The programming values I hold in highest esteem are ‘Can I use that framework to productively make something, sell it, and still have it working in five years’.

There is an interesting case study from ‘Free Agent’, a brilliant example of Software As a Service for small business accounts written in RoR. The upgrade to Rails 3 and Ruby 1.9 was virtually a rewrite for them, and sounds horribly expensive.

‘The nature of the changes in Rails 3 and Ruby 1.9 meant that to migrate FreeAgent over has taken 974 separate commits and changing over 1,500 files. That’s a lot of changes to review and QA, which is why it’s taken time.’

I am in the middle ground, I love the productive aspects of Rails, but wish the community would be more open about the real world cost of the churn of core code.

06 Jun 2013, 14:18
Sam Ruby (634 posts)

I guess it would be helpful if I clarified something.
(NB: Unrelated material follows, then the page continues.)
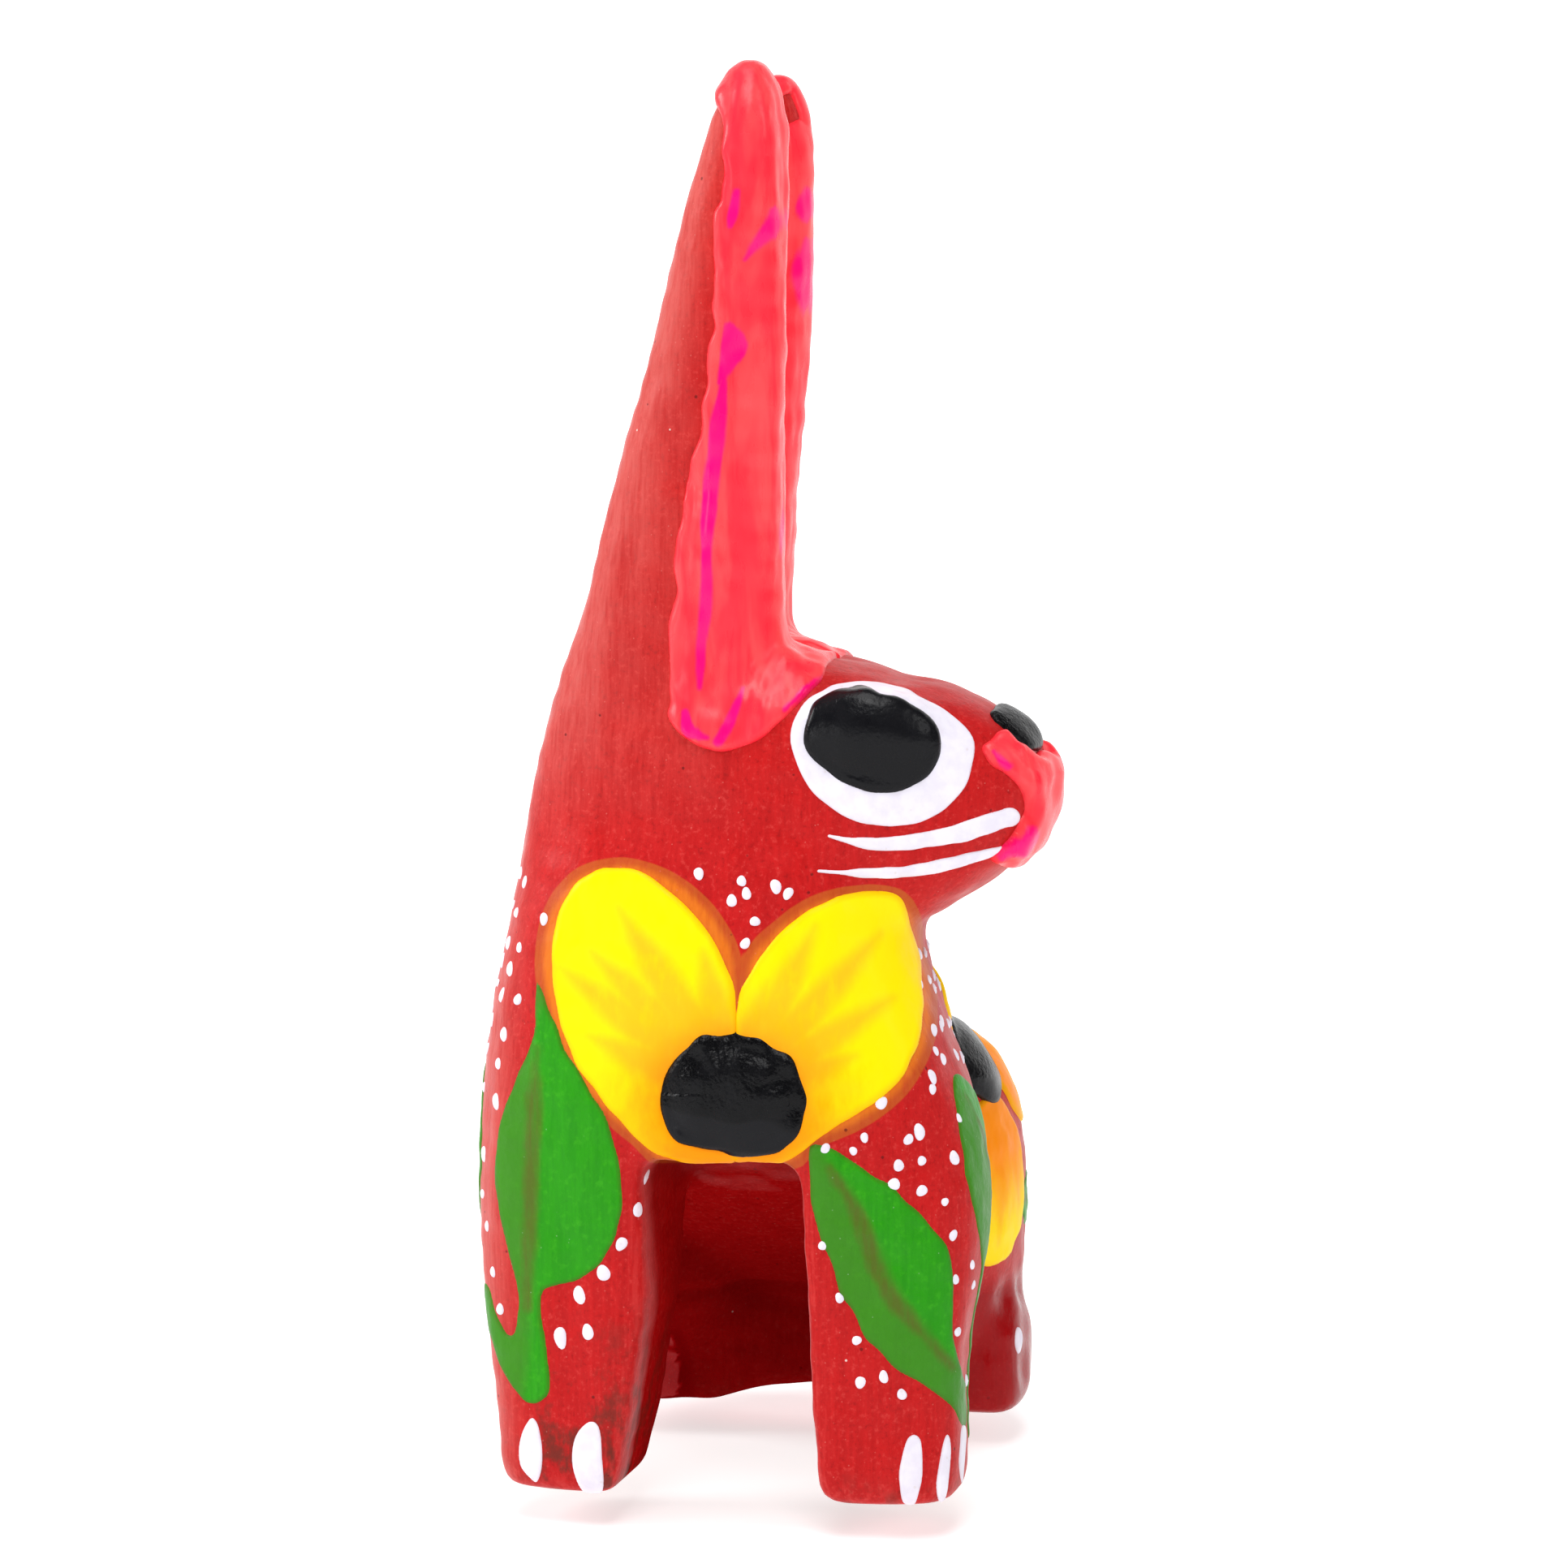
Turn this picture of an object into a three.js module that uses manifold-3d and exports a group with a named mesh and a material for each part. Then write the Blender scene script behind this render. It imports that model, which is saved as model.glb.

If you built a Rails application for, say, Rails 3.2 and then were to want to upgrade to Rails 4, you can generally do that fairly easily. Particularly if you check your logs for deprecation warnings prior to an upgrade.

An example to illustrate the difference between the problem I am dealing with and the migration problem you describe:

In Rails 3.2 (like versions of Rails before it), generate scaffolding would put function tests for controllers into a directory named tests/functional. Now it places such tests into a directory named tests/controllers.
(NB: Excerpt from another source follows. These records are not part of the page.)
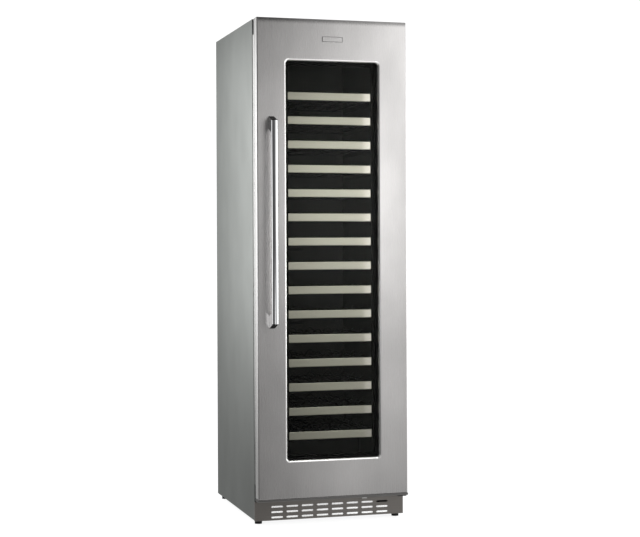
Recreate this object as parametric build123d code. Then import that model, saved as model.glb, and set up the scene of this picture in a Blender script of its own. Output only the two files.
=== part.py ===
from build123d import *
import math
import os

os.makedirs("parts", exist_ok=True)

# A tall free-standing wine cooler. Millimetres, +Z up, the front faces -Y, and the origin is on the
# floor at the centre of the whole outline. Depths are counted from the door's front plane to the back.

# ---- driving dimensions --------------------------------------------------------------------------
WIDTH = 595.0
HEIGHT = 1925.5
CABINET_FRONT = 71.5
CABINET_REAR = 723.0
HANDLE_FRONT = -63.0
DEPTH_CENTRE = (CABINET_REAR + HANDLE_FRONT) / 2

SHEET = 1.2
BASE_BOTTOM = 16.0
FOOT_HEIGHT = 14.0

CAVITY_HALF_WIDTH = 245.0
CAVITY_FLOOR = 178.0
CAVITY_CEILING = 1842.0
CAVITY_REAR = 668.0
STEP_FRONT = 450.0
STEP_HEIGHT = 297.0
LINER = 1.5

MACHINE_FRONT = 500.0
MACHINE_TOP = 250.0
FOAM_BOTTOM = 100.0
FRAME_FRONT = 56.4
FRAME_TOP = HEIGHT - 6.5

DOOR_BOTTOM = 102.8
DOOR_DEPTH = 45.0
CAP_BOTTOM = 93.7
CAP_PROUD = 1.0
WINDOW_HALF_WIDTH = 182.5
WINDOW_LOW = 247.0
WINDOW_HIGH = 1764.0
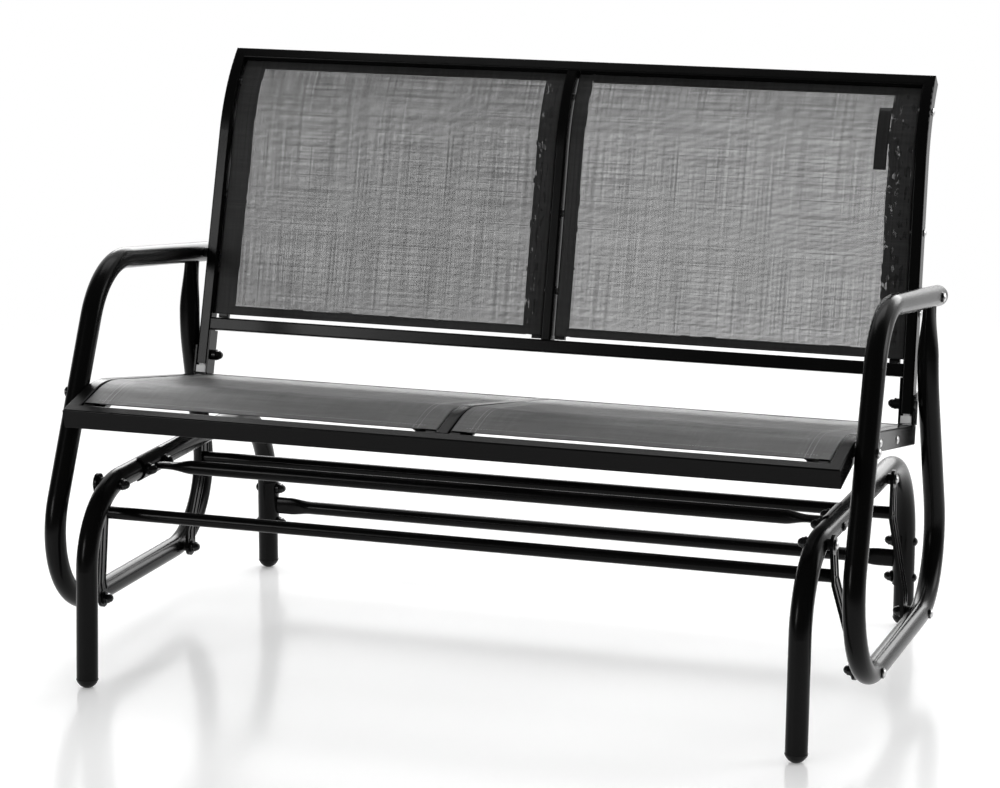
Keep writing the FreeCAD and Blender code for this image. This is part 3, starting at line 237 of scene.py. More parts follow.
fade.interpolation_type = "SMOOTHSTEP"
fade.inputs["From Min"].default_value = fade_start
fade.inputs["From Max"].default_value = fade_end
tree.links.new(distance.outputs["Value"], fade.inputs["Value"])
clear = tree.nodes.new("ShaderNodeBsdfTransparent")
floor_mix = tree.nodes.new("ShaderNodeMixShader")
tree.links.new(fade.outputs["Result"], floor_mix.inputs["Fac"])
tree.links.new(glazed.outputs[0], floor_mix.inputs[1])
tree.links.new(clear.outputs["BSDF"], floor_mix.inputs[2])
tree.links.new(floor_mix.outputs[0], tree.nodes["Material Output"].inputs["Surface"])
floor_mesh.materials.append(floor_paint)

# %% [markdown]
# ## Building materials from small graphs
#
# A node graph is easier to read as a list of short steps. This small class adds nodes to one tree and
# returns their output sockets, so that a formula in code looks like a formula.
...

It can be confusing to somebody attempting to learn a framework when a book suggests that they edit a file by a given name in a certain directory to not find that directory.

But in order to accommodate applications with existing tests, the command rake test will look in both places for tests.

Occasionally, there is a need for a more substantial change. A security bug found in Rails 3.2 caused the Rails team to introduce “protected attributes”. This wasn’t an ideal solution, but gave them time to work on “strong parameters”. Rails 3.2.3 ships the former by default. Rails 4.0.0.rc1 ships the latter by default. But both are available as gems which can be added to your Gemfile allowing you to chose when (and if!) you decide to make the change.

It looks like “Free Agent” was caught by surprise by a change introduced in Ruby 1.9. The changes from Ruby 1.9 to 2.0 are considerably smaller than the changes were from Ruby 1.8 to Ruby 1.9.